A lot of parents like to harp on the whole "You're the parent, you're in charge" Which is true, BUT kids are also people with their own minds and feelings.And being told what to do all the time makes them frusturated and rebellious. I let my son wear his full blown action hero costumes to the store, the park, visiting friends....who cares!?
To school......probably not as it could distract the other kids. But try saying "Hey! I will have your dress up clothes ready for you the second you get home! But, if you're going to throw a fit we'll put them away for a few days and we won't get to play with them at all. What do you want to do?" ANd if she argues that she wants to wear them to school..."Oh, too bad. Now they have to get put away"

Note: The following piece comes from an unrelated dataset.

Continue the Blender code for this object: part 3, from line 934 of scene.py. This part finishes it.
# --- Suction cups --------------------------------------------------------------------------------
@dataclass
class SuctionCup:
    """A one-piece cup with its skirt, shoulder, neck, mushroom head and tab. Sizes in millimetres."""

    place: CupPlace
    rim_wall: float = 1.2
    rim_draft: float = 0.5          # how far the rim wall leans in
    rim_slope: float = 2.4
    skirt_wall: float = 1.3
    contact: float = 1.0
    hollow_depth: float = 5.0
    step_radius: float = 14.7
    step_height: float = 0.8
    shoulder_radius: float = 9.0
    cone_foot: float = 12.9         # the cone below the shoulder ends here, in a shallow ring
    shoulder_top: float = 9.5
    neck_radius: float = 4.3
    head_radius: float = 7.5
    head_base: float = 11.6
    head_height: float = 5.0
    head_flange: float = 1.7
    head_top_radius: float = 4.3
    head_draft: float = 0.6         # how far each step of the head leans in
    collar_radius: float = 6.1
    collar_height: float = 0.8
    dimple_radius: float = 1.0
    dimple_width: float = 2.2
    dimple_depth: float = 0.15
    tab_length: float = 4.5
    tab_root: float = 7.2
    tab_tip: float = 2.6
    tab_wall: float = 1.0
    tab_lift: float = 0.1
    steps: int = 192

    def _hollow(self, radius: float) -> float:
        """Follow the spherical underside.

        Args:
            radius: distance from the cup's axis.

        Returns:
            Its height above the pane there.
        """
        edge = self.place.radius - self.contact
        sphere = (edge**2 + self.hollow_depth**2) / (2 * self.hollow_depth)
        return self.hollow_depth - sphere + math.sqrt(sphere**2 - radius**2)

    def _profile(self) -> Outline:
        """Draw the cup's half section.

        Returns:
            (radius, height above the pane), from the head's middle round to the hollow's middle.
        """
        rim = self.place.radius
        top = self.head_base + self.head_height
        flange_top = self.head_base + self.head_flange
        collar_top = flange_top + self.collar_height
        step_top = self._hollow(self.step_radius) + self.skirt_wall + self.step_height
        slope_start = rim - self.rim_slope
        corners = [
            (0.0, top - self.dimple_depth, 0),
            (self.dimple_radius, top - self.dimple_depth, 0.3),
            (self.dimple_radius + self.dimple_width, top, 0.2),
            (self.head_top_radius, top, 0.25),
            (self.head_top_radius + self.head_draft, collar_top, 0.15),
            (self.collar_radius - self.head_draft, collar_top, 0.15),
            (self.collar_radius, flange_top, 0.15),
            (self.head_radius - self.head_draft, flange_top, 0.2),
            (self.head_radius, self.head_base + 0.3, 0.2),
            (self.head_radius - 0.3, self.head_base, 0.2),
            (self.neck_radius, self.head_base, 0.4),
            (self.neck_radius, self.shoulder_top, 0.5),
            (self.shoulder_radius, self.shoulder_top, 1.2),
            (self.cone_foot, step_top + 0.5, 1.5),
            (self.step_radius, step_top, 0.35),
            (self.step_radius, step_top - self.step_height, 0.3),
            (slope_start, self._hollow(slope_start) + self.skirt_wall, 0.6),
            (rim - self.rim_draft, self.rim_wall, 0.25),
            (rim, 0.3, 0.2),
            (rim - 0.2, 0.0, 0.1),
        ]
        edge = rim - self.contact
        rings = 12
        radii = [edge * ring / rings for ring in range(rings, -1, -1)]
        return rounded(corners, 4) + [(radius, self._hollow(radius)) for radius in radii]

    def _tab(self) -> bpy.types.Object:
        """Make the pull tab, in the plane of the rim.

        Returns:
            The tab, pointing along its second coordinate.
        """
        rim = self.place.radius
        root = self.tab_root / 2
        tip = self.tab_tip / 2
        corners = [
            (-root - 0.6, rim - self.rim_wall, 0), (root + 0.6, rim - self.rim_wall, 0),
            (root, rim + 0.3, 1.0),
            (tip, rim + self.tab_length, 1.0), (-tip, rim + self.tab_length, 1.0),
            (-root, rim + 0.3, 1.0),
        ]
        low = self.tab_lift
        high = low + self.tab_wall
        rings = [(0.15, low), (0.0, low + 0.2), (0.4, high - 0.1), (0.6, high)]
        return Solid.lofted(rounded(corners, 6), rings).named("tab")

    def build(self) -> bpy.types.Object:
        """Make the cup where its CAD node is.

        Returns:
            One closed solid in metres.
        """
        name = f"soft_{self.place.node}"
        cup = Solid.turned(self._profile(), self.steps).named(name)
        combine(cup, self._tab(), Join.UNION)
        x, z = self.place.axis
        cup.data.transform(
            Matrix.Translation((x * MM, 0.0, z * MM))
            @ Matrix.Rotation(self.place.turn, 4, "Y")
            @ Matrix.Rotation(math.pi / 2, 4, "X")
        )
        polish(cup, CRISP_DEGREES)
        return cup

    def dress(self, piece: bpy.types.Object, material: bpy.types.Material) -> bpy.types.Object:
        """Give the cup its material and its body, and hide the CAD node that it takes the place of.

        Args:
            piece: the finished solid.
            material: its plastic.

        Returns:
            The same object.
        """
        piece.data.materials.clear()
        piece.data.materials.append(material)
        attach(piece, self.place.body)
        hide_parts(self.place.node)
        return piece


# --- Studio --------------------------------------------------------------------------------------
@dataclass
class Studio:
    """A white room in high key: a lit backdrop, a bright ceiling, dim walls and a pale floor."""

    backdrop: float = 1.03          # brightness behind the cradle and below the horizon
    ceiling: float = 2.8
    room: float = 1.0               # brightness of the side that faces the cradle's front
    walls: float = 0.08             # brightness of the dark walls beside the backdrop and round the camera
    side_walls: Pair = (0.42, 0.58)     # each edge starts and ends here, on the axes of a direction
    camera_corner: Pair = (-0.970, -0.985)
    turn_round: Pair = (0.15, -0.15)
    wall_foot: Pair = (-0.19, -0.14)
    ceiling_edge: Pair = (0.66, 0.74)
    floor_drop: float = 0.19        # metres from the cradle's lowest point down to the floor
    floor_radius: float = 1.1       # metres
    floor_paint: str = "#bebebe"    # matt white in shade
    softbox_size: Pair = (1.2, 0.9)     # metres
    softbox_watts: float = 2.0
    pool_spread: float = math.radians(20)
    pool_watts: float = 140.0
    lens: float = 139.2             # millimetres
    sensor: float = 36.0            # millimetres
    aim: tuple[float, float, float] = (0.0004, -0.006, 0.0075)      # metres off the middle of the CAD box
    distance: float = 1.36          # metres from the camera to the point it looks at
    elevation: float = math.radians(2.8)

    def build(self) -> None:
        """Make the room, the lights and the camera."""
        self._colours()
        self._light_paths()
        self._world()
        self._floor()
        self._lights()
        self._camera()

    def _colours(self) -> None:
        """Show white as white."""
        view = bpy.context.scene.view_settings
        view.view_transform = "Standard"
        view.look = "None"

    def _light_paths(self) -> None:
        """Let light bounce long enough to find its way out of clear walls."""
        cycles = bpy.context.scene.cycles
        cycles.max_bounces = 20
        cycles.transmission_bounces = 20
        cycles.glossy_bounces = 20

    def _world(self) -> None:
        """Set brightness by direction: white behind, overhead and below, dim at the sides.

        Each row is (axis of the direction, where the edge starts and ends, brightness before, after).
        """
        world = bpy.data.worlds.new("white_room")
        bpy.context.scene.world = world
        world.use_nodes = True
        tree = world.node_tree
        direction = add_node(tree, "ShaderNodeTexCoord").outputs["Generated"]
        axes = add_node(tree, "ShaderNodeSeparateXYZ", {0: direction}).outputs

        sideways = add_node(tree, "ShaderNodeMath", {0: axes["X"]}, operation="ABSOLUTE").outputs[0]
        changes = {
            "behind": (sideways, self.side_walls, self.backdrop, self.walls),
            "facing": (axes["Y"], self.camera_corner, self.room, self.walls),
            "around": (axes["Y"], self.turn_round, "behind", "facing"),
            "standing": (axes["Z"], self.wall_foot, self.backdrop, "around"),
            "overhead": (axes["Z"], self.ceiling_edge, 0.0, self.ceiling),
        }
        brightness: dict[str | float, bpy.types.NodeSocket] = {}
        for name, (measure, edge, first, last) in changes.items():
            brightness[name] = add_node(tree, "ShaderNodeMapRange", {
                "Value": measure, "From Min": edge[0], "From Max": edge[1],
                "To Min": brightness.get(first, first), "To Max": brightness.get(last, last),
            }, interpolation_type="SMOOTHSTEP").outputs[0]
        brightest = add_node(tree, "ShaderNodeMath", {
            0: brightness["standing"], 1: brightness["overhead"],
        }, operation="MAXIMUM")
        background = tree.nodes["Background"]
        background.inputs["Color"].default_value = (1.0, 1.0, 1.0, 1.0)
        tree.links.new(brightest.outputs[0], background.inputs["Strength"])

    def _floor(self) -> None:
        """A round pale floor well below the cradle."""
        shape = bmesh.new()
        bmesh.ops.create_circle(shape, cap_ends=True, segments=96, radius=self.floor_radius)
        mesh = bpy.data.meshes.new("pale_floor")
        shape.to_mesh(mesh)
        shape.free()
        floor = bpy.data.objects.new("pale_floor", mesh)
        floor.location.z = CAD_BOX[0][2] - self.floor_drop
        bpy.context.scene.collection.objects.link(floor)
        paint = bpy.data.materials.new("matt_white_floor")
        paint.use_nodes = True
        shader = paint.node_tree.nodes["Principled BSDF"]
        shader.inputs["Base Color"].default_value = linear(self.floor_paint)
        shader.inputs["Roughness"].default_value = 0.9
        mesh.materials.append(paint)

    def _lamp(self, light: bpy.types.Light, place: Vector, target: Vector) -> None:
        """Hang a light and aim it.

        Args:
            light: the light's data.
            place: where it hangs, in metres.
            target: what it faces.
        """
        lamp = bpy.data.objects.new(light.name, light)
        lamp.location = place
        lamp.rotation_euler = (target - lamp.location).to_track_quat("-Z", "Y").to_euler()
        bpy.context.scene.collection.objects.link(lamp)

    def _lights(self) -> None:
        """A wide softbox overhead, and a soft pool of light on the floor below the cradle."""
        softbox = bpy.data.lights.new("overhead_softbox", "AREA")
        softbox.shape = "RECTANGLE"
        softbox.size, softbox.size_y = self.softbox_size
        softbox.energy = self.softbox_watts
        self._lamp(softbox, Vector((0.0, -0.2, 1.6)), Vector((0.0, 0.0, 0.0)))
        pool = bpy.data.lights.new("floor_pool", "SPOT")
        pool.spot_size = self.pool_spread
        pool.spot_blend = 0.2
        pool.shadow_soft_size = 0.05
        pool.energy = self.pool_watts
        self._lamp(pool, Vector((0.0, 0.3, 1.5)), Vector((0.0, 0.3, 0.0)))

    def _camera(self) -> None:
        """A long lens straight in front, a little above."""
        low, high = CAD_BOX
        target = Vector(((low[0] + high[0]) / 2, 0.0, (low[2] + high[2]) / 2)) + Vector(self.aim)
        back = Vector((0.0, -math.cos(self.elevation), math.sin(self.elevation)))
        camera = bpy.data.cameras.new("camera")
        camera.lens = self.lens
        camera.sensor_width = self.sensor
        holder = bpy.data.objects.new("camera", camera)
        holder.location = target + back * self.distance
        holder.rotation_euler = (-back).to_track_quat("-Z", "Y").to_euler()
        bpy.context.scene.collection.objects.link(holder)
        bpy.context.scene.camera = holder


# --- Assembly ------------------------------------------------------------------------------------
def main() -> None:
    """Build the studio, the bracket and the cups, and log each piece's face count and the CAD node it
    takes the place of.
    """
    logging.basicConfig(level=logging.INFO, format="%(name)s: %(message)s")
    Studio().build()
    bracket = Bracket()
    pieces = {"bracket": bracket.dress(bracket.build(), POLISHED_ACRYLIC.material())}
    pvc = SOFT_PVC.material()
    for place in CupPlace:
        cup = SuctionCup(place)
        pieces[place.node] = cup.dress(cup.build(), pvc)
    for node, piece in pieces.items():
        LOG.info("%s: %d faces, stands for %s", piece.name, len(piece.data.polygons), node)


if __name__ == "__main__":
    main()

:). Yes, it should be the terrible threes not twos. :) patience is a hard thing to learn. Be consistent. Never allow her to interrupt a conversation (including phone). Clothes...ugh! My oldest is 9 and I think if you are the type of mom that cares how your kids look (I do ) there will always be dissagreements. Stand your ground, be consistent. It does get better! :)

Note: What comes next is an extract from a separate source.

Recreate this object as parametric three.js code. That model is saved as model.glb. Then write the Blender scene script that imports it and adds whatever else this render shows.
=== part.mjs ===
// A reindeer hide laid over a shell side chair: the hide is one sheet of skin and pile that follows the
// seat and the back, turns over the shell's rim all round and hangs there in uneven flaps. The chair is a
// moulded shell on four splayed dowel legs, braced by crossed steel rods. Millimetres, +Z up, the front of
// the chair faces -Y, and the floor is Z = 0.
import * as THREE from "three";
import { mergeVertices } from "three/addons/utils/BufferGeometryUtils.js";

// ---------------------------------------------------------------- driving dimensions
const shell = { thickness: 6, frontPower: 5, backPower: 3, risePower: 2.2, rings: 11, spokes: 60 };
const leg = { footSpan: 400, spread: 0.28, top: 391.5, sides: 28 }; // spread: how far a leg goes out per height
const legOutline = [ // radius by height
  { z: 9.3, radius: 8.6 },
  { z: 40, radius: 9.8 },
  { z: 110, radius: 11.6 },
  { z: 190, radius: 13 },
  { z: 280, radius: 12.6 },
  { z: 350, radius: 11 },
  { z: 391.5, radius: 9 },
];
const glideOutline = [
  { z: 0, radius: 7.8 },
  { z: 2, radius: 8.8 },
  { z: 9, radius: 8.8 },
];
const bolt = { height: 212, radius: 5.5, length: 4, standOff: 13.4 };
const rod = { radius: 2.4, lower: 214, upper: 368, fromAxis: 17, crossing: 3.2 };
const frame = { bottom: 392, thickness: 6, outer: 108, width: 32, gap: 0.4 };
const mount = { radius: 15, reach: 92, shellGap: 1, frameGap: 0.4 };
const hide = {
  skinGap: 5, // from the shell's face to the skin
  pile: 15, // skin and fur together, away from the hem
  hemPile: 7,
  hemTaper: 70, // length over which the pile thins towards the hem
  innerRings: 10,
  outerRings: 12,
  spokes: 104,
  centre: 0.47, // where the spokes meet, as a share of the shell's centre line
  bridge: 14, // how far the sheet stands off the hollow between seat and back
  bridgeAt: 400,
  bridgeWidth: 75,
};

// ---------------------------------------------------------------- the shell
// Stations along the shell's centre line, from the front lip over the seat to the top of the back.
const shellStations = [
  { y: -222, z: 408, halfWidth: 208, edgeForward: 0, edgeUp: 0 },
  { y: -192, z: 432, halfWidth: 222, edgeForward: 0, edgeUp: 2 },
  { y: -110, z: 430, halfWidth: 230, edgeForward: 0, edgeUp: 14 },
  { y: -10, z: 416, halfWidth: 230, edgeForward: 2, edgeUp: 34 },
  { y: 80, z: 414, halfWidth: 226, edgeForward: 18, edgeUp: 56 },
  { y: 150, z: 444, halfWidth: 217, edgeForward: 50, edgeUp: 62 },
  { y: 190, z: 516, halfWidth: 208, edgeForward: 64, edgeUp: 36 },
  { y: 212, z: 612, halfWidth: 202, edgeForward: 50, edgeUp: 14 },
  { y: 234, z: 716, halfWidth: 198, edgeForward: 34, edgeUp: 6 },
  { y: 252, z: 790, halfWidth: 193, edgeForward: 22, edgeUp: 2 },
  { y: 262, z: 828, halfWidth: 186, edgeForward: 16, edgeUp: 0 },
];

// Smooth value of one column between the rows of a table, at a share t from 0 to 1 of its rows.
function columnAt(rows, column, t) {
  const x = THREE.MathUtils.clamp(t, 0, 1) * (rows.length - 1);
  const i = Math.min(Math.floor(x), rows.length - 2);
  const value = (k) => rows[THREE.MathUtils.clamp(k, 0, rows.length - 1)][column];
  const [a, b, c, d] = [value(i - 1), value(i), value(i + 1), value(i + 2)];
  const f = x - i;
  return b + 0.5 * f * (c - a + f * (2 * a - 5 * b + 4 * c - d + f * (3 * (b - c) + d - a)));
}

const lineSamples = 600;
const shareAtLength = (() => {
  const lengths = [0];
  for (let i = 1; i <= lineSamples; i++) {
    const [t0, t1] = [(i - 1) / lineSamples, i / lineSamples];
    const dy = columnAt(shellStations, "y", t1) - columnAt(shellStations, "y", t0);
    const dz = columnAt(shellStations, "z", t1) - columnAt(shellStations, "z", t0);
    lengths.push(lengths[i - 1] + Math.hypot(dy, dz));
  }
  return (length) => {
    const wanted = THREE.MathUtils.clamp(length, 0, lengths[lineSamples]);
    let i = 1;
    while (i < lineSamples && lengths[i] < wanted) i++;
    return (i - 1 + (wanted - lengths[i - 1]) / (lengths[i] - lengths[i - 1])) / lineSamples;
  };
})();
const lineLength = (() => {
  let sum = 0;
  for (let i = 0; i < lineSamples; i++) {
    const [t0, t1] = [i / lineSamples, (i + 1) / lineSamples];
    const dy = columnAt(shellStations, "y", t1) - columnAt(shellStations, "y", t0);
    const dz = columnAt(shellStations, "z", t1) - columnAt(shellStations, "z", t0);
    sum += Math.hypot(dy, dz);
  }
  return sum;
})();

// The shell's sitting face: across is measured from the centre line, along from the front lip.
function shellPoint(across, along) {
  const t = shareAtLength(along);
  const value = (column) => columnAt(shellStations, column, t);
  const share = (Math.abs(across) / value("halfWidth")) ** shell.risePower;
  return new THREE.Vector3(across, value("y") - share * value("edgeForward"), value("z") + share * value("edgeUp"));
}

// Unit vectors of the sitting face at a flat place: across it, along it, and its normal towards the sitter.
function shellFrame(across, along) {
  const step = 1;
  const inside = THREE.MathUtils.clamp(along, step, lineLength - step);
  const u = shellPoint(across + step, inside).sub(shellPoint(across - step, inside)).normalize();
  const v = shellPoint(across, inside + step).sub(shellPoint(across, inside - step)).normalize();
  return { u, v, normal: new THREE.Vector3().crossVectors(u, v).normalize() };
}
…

It is very typical for young kids to go through huge spurts of brain development and changes near their birthday and at their "half- birthday". If you know that she is getting adequate sleep, that there are no other big life changes, and these aren't just happening when she is hungry or tired, then my guess is that she is just going through a big growth spurt.
My son was very prone to this and would have a couple weeks where he behaved just horribly! He would also revert to behavior that was up to a year younger than where he had been. Once the growth period was over, he was always much more "mature" in his behavior and reactions. My advice is to ride it out with calmness and in the calm moments between the meltdowns start talking about ways she can better handle her emotions. For my son at that age, it was important for me to help him recognize when he was overwhelmed and to encourage him to seek a quiet place in order to calm down.
Totally typical. Think of being 3 like one full year of PMS.
She is having all of her feelings at once.
She has no patience and will need practice gaining patience.
She needs her feeling validated or at least given the words for her feelings. And yes, it will take repetition for her to understand the feelings as they are coming on.
You seem frustrated. Why don't you sit down for a moment. Then tell me why you are frustrated.
Boy I can tell that hurt your feelings. Do you need a hug, or are you going to be ok?
It seems like you want something, can you tell me what it is, or do you need some minutes to think about it.
You seem frustrated, do you need a hug?
Also model this behavior. Use your own words to express what you are feeling.
Mommy is tired,I feel like I need some quiet time.
I am frustrated with this long line. I need to have patience.
That was frustrating and disappointing that they did not have the things I needed. Oh well I will try something different.
Then do not set her up for frustrations. Give her a heads up or some control.
This afternoon, we all need a nap, before we can go swimming.do you want to sleep on your bed,or make a palate on the floor.
We are going to the grocery store, I need your help getting ready. Please get us each a snack and a water bottle, and put them in my purse. I have made you a grocery list, will you carry it?
Yes, you can take your lovey in the store, but I will not be able to hold it, and you cannot get mad if it gets lost.
Then when she is playing with friends and you can see a melt down coming on, help her with the words. Ask Debbie, if you can play with her purse for 2 minutes.
Use your words and ask for a turn in the little car.
Soft and gentle touches, when you are waiting your turn.
Then praise her when she holds it together . Praise her after a good trip to the store. Praise her for using her words.
I like how you asked for more saying please.
Thank you for using your words.
Be consistent and get your husband to do this too.
It really will get better the more she can express herself.
PLEASE let it be a phase! I have a two year old and a four year old, and there is ALWAYS someone screaming and shrieking at our house about something!
ETA: A sticker chart solved many battles with my 4 year old. He gets a sticker for 1)Getting dressed in the morning 2)Staying at the dinner table for ten minutes, and trying all of the food 3)Feeding the dog 4)Brushing his teeth. When he finishes a chart, I make a new one - some of the same things go on, and some things rotate out. My husband used to fight with him EVERY MORNING to get dresses. I used to fight with him EVERY NIGHT at dinner. No more. He is so proud of himself for earning those stickers! Now - after doing this for @ 3 months, lots of those behaviors are just automatic.
If I say it once a day, I say it 20 times a day..."I'm sorry that you're unhappy, but that isn't going to change anything."
My boys are very well behaved, but 3 was a nightmare with both of them.
Laurie gave some great advice. Be calm and consistent and you'll help her get through it. 4 and every age since has been much easier (and one of mine is a teenager!).